Linkedin writes about the evolution of its experimentation platform, T-REX. It is an excellent read to understand the prehistory of one of the largest experimentation platform and how it evolves from experiment management and delivery system with a UI application; the system gradually evolved into a platform that comprises targeting, dynamic configuration and experiment infrastructure, insight, and reporting pipelines, a notification system, and a seamless UI experience.

https://engineering.linkedin.com/blog/2020/our-evolution-towards-t-rex--the-prehistory-of-experimentation-i


Twitter recently builds a streaming data logging pipeline for its home timeline prediction system using Apache Kafka and Kafka Streams to replace the existing offline batch pipeline at a massive scale. The blog post narrates customized Kafka Streams join DSL that supports the ML-specific logging pipeline at the Twitter scale.

https://www.confluent.io/blog/how-twitter-built-a-machine-learning-pipeline-with-kafka/


eBay OLAP engine process more than 1 billion OLAP events per second. The legacy system build on top of Druid was found expensive to run. eBay writes about its journey towards migrating to ClickHouse on Kubernetes.
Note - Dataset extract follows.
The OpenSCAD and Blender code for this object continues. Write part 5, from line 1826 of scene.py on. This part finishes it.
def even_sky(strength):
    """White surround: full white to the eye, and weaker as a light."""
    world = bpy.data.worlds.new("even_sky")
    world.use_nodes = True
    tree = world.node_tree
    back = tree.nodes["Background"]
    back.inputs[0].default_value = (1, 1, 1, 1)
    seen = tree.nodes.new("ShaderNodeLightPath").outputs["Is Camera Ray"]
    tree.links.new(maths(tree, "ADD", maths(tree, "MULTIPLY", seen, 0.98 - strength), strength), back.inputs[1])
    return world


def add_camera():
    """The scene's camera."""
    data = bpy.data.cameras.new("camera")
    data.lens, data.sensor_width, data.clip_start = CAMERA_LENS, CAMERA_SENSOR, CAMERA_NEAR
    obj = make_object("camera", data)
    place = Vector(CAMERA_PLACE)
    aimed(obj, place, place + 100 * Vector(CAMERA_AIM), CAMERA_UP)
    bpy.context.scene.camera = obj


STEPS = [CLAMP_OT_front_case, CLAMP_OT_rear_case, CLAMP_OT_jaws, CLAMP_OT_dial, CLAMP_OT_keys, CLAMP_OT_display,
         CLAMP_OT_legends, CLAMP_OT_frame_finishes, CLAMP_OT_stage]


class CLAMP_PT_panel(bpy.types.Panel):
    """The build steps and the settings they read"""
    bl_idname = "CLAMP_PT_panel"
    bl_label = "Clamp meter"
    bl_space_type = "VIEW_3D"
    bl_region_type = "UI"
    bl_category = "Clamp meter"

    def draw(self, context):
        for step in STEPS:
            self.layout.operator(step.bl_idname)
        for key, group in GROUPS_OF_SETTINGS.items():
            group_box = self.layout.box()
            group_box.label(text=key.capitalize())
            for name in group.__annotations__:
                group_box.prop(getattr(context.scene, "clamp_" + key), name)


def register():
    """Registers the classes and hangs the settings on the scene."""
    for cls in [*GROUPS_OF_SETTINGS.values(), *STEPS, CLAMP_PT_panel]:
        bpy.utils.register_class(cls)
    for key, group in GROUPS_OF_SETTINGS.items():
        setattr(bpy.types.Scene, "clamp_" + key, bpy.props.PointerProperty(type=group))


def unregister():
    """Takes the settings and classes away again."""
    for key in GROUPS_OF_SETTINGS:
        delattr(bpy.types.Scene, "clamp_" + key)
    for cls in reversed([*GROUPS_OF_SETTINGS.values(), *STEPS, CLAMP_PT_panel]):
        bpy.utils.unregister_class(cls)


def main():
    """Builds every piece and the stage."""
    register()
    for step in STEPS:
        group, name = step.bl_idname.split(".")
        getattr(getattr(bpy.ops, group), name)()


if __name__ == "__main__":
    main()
https://tech.ebayinc.com/engineering/ou-online-analytical-processing/


Zendesk writes an excellent post on comparing Apache Kafka with Pulsar. The tiered storage, dynamic scaling, and the growing number of partitions are an essential consideration. The evaluation concluded that though the Pulsar features are exciting, the system's stability still requires attention.

https://medium.com/zendesk-engineering/evaluating-apache-pulsar-92e6ed3fc792


Airbnb opensource its react visualization library Visx. The primary advantage of Visx to reduce the context switching for the front-end engineers familiar with React and build the custom charting library.
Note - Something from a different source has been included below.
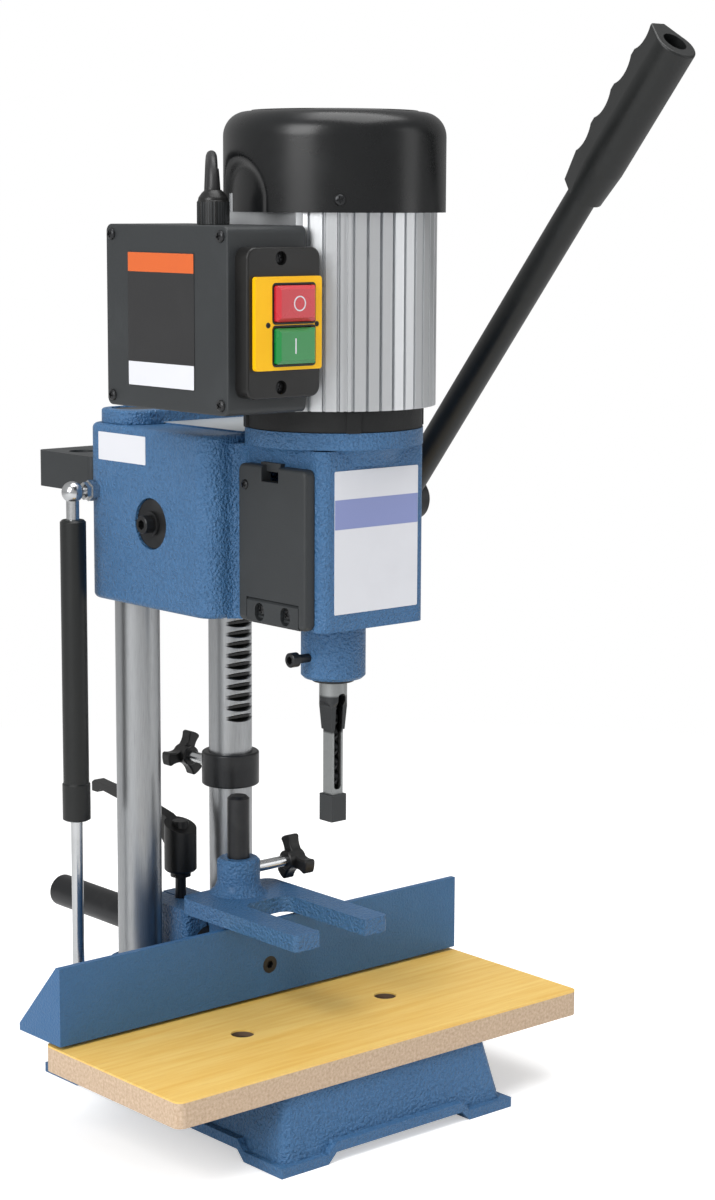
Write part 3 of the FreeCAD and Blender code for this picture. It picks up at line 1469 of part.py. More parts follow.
def push_button(low):
    """Square cap with a sloping skirt round its raised face."""
    front = switch_front() - bezel_thick - button_proud
    shoulder = front + button_skirt
    base = rounded_slab((button_left, button_right), (shoulder, front + button_proud + button_depth),
                        (low, low + button_height), 1.5, 1)
    rings = []
    for y, inset in ((shoulder + 0.01, 0), (front, button_skirt)):
        x0, x1 = button_left + inset, button_right - inset
        z0, z1 = low + inset, low + button_height - inset
        rings.append(Part.makePolygon([V(x0, y, z0), V(x1, y, z0), V(x1, y, z1), V(x0, y, z1),
                                       V(x0, y, z0)]))
    skirt = Part.makeLoft(rings, True, True)
    corners = rounded_slab((button_left, button_right), (front - 1, shoulder + 1),
                           (low, low + button_height), 1.5, 1)
    return union([base, skirt.common(corners)])


# ---- gas spring ----
def ball_stud(z, seat_x):
    """Horizontal stud with a hexagon and a ball end that points away from the machine."""
    hexa = hexagon(11, 4, V(seat_x - 10, spring_y, z), RIGHT)
    nut = hexagon(13, 6, V(seat_x - 6, spring_y, z), RIGHT)
    thread = bar(stud_r, V(seat_x - 8, spring_y, z), V(seat_x + stud_depth, spring_y, z))
    stem = union([hexa, nut, thread])
    shank = bar(stud_r - 0.8, V(spring_x, spring_y, z), V(seat_x - 9, spring_y, z))
    ball = lay_along(Part.makeSphere(ball_r), V(spring_x, spring_y, z), RIGHT)
    return ball.fuse(shank).fuse(stem)


def upper_ball_stud():
    return ball_stud(spring_top_z, -head_half_width)


def lower_ball_stud():
    return ball_stud(spring_foot_z, -housing_half_width)


def ball_socket(z, end):
    ball = Part.makeSphere(ball_socket_r, V(spring_x, spring_y, z))
    neck = bar(ball_neck_r, V(spring_x, spring_y, z), V(spring_x, spring_y, end))
    hollow = Part.makeSphere(ball_r, V(spring_x, spring_y, z))
    mouth = bar(ball_r, V(spring_x, spring_y, z), V(spring_x + 10, spring_y, z))
    return union([ball, neck]).cut([hollow, mouth])


def gas_spring_socket():
    return ball_socket(spring_top_z, spring_tube_top)


def gas_spring_tube():
    bore = spring_tube_r - spring_tube_wall
    tube = turned([(0, spring_tube_top), (spring_tube_r - 1.5, spring_tube_top),
                   (spring_tube_r, spring_tube_top - 1.5), (spring_tube_r, spring_sleeve_top),
                   (spring_tube_r + spring_sleeve_proud, spring_sleeve_top - 1),
                   (spring_tube_r + spring_sleeve_proud, spring_tube_low + 1),
                   (spring_tube_r - 1, spring_tube_low), (spring_rod_r + run_gap, spring_tube_low),
                   (spring_rod_r + run_gap, spring_tube_low + 12), (bore, spring_tube_low + 12),
                   (bore, spring_tube_top - 6), (0, spring_tube_top - 6)], spring_x, spring_y)
    return tube


def gas_spring_rod():
    piston_z = spring_tube_low + 18 + head_travel * 0.15
    rod = upright(spring_rod_r, spring_x, spring_y, spring_foot_z + 14, piston_z)
    bore = spring_tube_r - spring_tube_wall
    piston = upright(bore - run_gap, spring_x, spring_y, piston_z, piston_z + 8)
    return union([ball_socket(spring_foot_z, spring_foot_z + 16), rod, piston])


# ---- chisel rack ----
def tool_holder():
    """Inverted moulded tray bolted behind the head, with a hole for each spare chisel."""
    y = (head_rear_y, tool_y + holder_rear)
    z = (holder_top - holder_height, holder_top)
    outer = rounded_box((-holder_half, holder_half), (y[0], y[1]), z, holder_corner_r)
    inner = rounded_box((-holder_half + holder_wall, holder_half - holder_wall),
                        (y[0] + holder_wall, y[1] - holder_wall),
                        (z[0] - 1, z[1] - holder_wall), holder_corner_r - holder_wall)
    holes = [upright(holder_hole_r, x, hy, z[0], z[1] + 1) for x, hy in holder_hole_places()]
    return outer.cut([inner] + holes)


def holder_hole_places():
    places = []
    for i in range(holder_holes):
        x = (i - (holder_holes - 1) / 2) * holder_hole_spacing
        places.append((x, tool_y + holder_hole_setback + (i % 2) * holder_stagger))
    return places


# ---- mains lead ----
def lead_route():
    top = box_high + gland_hex_height + gland_dome_height
    g = V(gland_x, tool_y + gland_y, top)
    lead_end = V(coil_x, coil_y - coil_mean_r, coil_layers * 2 * lead_r)
    return [g, g + V(0, 0, 13), g + V(8.5, 12, 22.5), g + V(24.5, 34.5, 21.5), g + V(34, 48, 4),
            V(-49, tool_y + 74, 604), V(-44, tool_y + 88, 566), V(-33, tool_y + 108, 530),
            V(-14, tool_y + 143, 506), V(12, tool_y + 180, 500), V(30, tool_y + 216, 492),
            V(28, tool_y + 254, 468), V(33, tool_y + 274, 424), V(46, tool_y + 283, 370),
            V(49, tool_y + 280, 300), V(50, tool_y + 282, 240), V(51, tool_y + 280, 180),
            V(50, tool_y + 282, 124), V(49, tool_y + 279, 76), lead_end + V(0, 0, 30), lead_end]


def tube_along(points, radius):
    """Straight runs joined by tangent arcs, each as large as its two runs allow."""
    edges = []
    here = points[0]
    radii = []
    for i in range(1, len(points) - 1):
        into = points[i].sub(points[i - 1])
        out = points[i + 1].sub(points[i])
        turn = into.getAngle(out)
        short = 0.45 * min(into.Length, out.Length)
        radii.append(short / math.tan(turn / 2))
        before = points[i].sub(V(into).normalize() * short)
        after = points[i].add(V(out).normalize() * short)
        inward = before.add(after).multiply(0.5).sub(points[i]).normalize()
        centre_gap = radii[-1] / math.cos(turn / 2)
        middle = points[i].add(inward * (centre_gap - radii[-1]))
        edges.append(Part.LineSegment(here, before).toShape())
        edges.append(Part.Arc(before, middle, after).toShape())
        here = after
    edges.append(Part.LineSegment(here, points[-1]).toShape())
    wire = Part.Wire(edges)
    start = points[1].sub(points[0])
    circle = Part.Wire(Part.makeCircle(radius, points[0], start))
    tube = wire.makePipeShell([circle], True, True)
    drift = abs(tube.Volume / (math.pi * radius ** 2 * wire.Length) - 1)
    print("lead tube: length %.0f, least radius %.1f, volume off by %.4f"
          % (wire.Length, min(radii), drift))
    return tube


def mains_lead():
    return tube_along(lead_route(), lead_r)


def coil_size():
    """Least and largest radius of the coil, and its height."""
    across = coil_turns / coil_layers * 2 * lead_r
    return coil_mean_r - across / 2, coil_mean_r + across / 2, coil_layers * 2 * lead_r


def plug_neck_point():
    inner, outer, height = coil_size()
    return V(coil_x + outer - lead_r, coil_y - coil_tail, plug_height / 2)


def mains_coil():
    """Outer shape of the coiled rest of the lead on the floor, with its end that runs to the plug."""
    inner, outer, height = coil_size()
    ring = turned([(inner, 0), (outer, 0), (outer, height), (inner, height)], coil_x, coil_y)
    leave = V(coil_x + outer - lead_r, coil_y, height - lead_r)
    into_plug = plug_neck_point().sub(leave)
    return ring.fuse(bar(lead_r, leave, leave.add(into_plug * (1 - clear / into_plug.Length * 2))))


def mains_plug():
    """Two-pin plug on the floor between the coil and the base."""
    start = plug_neck_point()
    body_y = start.y - plug_neck
    middle = start.z
    body = rounded_slab((start.x - plug_width / 2, start.x + plug_width / 2),
                        (body_y - plug_length, body_y), (0, plug_height), middle - 2, 1)
    neck = Part.makeCone(plug_neck_r, middle - 2, plug_neck + 1, start, BACK * -1)
    pins = [bar(pin_r, V(start.x + side * pin_spacing / 2, body_y, middle),
                V(start.x + side * pin_spacing / 2, body_y - plug_length - pin_length, middle))
            for side in (-1, 1)]
    return union([body, neck] + pins)


pieces = {
    "base_casting": base_casting(),
    "table_board": table_board(),
    "table_screws": table_screws(),
    "column_left": plain_column(-column_x),
    "column_right_rack": rack_column(),
    "fence_casting": fence_casting(),
    "fence_rod": fence_rod(),
    "fence_screw": fence_screw(),
    "hold_down_post": hold_down_post(),
    "hold_down_fork": hold_down_fork(),
    "hold_down_knob": fork_knob(),
    "fence_clamp_stud": clamp_stud(),
    "fence_clamp_lever": clamp_lever(),
    "stop_collar": stop_collar(),
    "stop_knob": stop_knob(),
    "head_casting": head_casting(),
    "top_cover": top_cover(),
    "top_cover_screws": top_cover_screws(),
    "nose_bush": nose_bush(),
    "chisel_lock_screw": chisel_lock_screw(),
    "mortise_chisel": mortise_chisel(),
    "chisel_cap": chisel_cap(),
    "auger_bit": auger_bit(),
    "drill_chuck": drill_chuck(),
    "chuck_door": chuck_door(),
    "door_hinge_block": door_hinge_block(),
    "hinge_screws": hinge_screws(),
    "pinion_shaft": pinion_shaft(),
    "shaft_bushes": shaft_bushes(),
    "end_disc": end_disc(),
    "end_bolt": end_bolt(),
    "lever_hub": lever_hub(),
    "lever_tube": lever_tube(),
    "lever_grip": lever_grip(),
    "motor_flange": motor_flange(),
    "motor_housing": motor_housing(),
    "motor_bearings": motor_bearings(),
    "stator": stator(),
    "rotor_shaft": rotor_shaft(),
    "cooling_fan": cooling_fan(),
    "motor_cap": motor_cap(),
    "junction_box": junction_box(),
    "box_lid": box_lid(),
    "cover_screws": cover_screws(),
    "start_capacitor": start_capacitor(),
    "cable_gland": cable_gland(),
    "switch_housing": switch_housing(),
    "switch_bezel": switch_bezel(),
    "switch_screws": switch_screws(),
    "stop_button": push_button(stop_low),
    "start_button": push_button(start_low),
    "upper_ball_stud": upper_ball_stud(),
    "lower_ball_stud": lower_ball_stud(),
    "gas_spring_socket": gas_spring_socket(),
    "gas_spring_tube": gas_spring_tube(),
    "gas_spring_rod": gas_spring_rod(),
    "tool_holder": tool_holder(),
    "mains_lead": mains_lead(),
    "mains_coil": mains_coil(),
    "mains_plug": mains_plug(),
}

os.makedirs("parts", exist_ok=True)
for node, shape in pieces.items():
    shape.exportStep("parts/" + node + ".step")
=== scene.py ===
import bpy
import bmesh
import math
from mathutils import Matrix, Vector


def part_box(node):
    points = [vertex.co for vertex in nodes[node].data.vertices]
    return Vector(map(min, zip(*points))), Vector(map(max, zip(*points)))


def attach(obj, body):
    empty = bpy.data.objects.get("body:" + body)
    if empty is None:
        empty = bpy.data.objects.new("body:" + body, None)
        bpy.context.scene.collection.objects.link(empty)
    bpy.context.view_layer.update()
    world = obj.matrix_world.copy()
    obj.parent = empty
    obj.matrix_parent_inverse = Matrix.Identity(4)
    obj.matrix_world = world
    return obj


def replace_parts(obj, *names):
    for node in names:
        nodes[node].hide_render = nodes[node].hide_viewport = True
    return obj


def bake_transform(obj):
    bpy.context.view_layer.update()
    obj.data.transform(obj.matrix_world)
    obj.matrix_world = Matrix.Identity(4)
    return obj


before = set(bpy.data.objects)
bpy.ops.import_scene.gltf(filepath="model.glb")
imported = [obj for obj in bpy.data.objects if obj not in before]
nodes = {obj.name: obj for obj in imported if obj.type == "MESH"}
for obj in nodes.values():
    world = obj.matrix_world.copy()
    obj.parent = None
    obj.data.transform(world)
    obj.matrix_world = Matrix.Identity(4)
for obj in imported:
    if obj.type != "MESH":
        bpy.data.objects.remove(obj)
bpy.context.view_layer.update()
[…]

https://medium.com/airbnb-engineering/introducing-visx-from-airbnb-fd6155ac4658


Clickstreams and user activities are at the center stage of our data product lines, yet handling detailed event data processing, especially about timestamps and event order, is challenging. Expedia writes an excellent blog post narrates a strong case of vigilant about the time ordering for the event processing.

https://medium.com/expedia-group-tech/be-vigilant-about-time-order-in-event-based-data-processing-cbfde600dd7d


Artificial Neural Networks offer significant performance benefits compared to other methodologies, but often at the expense of interpretability. The blog post narrates the case for explainable AI(XAI) to provide more transparency.
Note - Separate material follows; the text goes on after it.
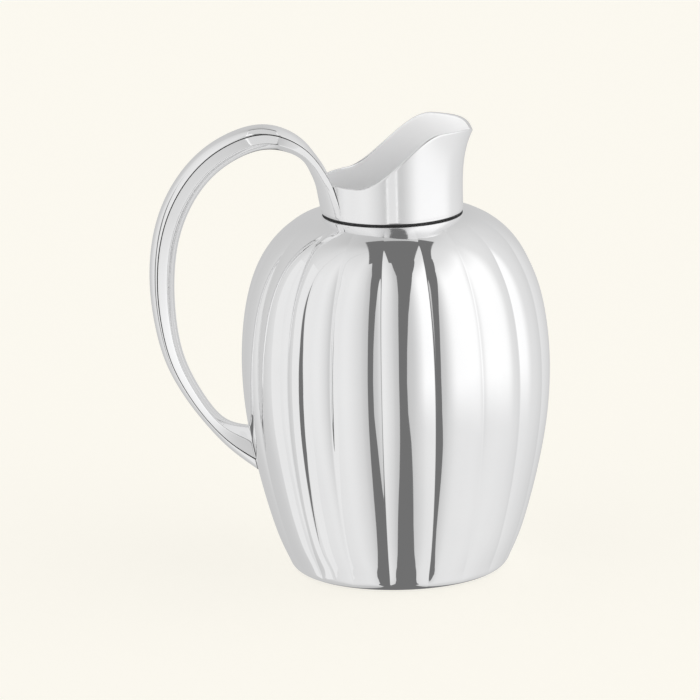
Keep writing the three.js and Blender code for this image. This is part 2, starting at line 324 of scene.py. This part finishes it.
# half of the section from the middle of the outer edge to the middle of the inner edge:
# share of the depth and share of the half width, with the dark line along the handle as a fine groove whose
# faces carry a near-black painted shade
SECTION = [
    (0.0, 0.25), (0.06, 0.62), (0.2, 0.92), (0.258, 0.995), (0.268, 1.005),
    (0.274, 0.945), (0.298, 0.945), (0.304, 1.012), (0.316, 1.006), (0.38, 0.98),
    (0.62, 0.87), (0.685, 0.83), (0.74, 0.74), (0.93, 0.42), (1.0, 0.16),
]
GROOVE = (5, 6)                       # which points of the section are the bottom of the groove; faces there get the near-black painted shade
SECTION_STEPS = 4
HANDLE_ROWS = 200
COLLAR_SKIN = COLLAR_RADIUS + 0.1     # the handle's upper end is bent round this radius
WRAP_FROM = 150                       # above this height
WRAP_FADE = (33.5, 52)                # and less and less between these distances from the axis
WRAP_REACH = 0.9                      # points further aside than this share of the radius bend no more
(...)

https://www.infoq.com/articles/explainable-ai-xai/


Criteo writes about Apache Spark performance tuning focused on the query compilation. The blog post narrates the difference of RDD's volcano model and Spark SQL's whole stage code generation and sample code to validate the performance.

https://medium.com/criteo-labs/under-the-hood-of-spark-performance-or-why-query-compilation-matters-c084e749be87


Can We Build a 100% Serverless ETL Following CI/CD Principles? The blog post is an excellent narration of building data pipeline using DBT, Google BigQuery, and Github actions. I'm excited about the direction of commoditizing the data infrastructure.

https://medium.com/swlh/dawn-of-dataops-can-we-build-a-100-serverless-etl-following-ci-cd-principles-3ca587ba1ec0


The blog post is an excellent referential narration of building scalable airflow infrastructure on top of Kubernetes, data volume, collecting metrics, and storing the secrets.

https://www.infoq.com/articles/distributed-data-pipelines-apache-airflow/


The recommender system, once the flagship area of interest in the ML world getting more commoditized. From recommending movies or restaurants to coordinating fashion accessories and highlighting blog posts and news articles, recommender systems are essential in machine learning. Google introduces TensorFlow Recommenders (TFRS), an open-source TensorFlow package that makes building, evaluating, and serving sophisticated recommender models easy.

https://blog.tensorflow.org/2020/09/introducing-tensorflow-recommenders.html


Links are provided for informational purposes and do not imply endorsement. All views expressed in this newsletter are my own and do not represent current, former, or future employers' opinions.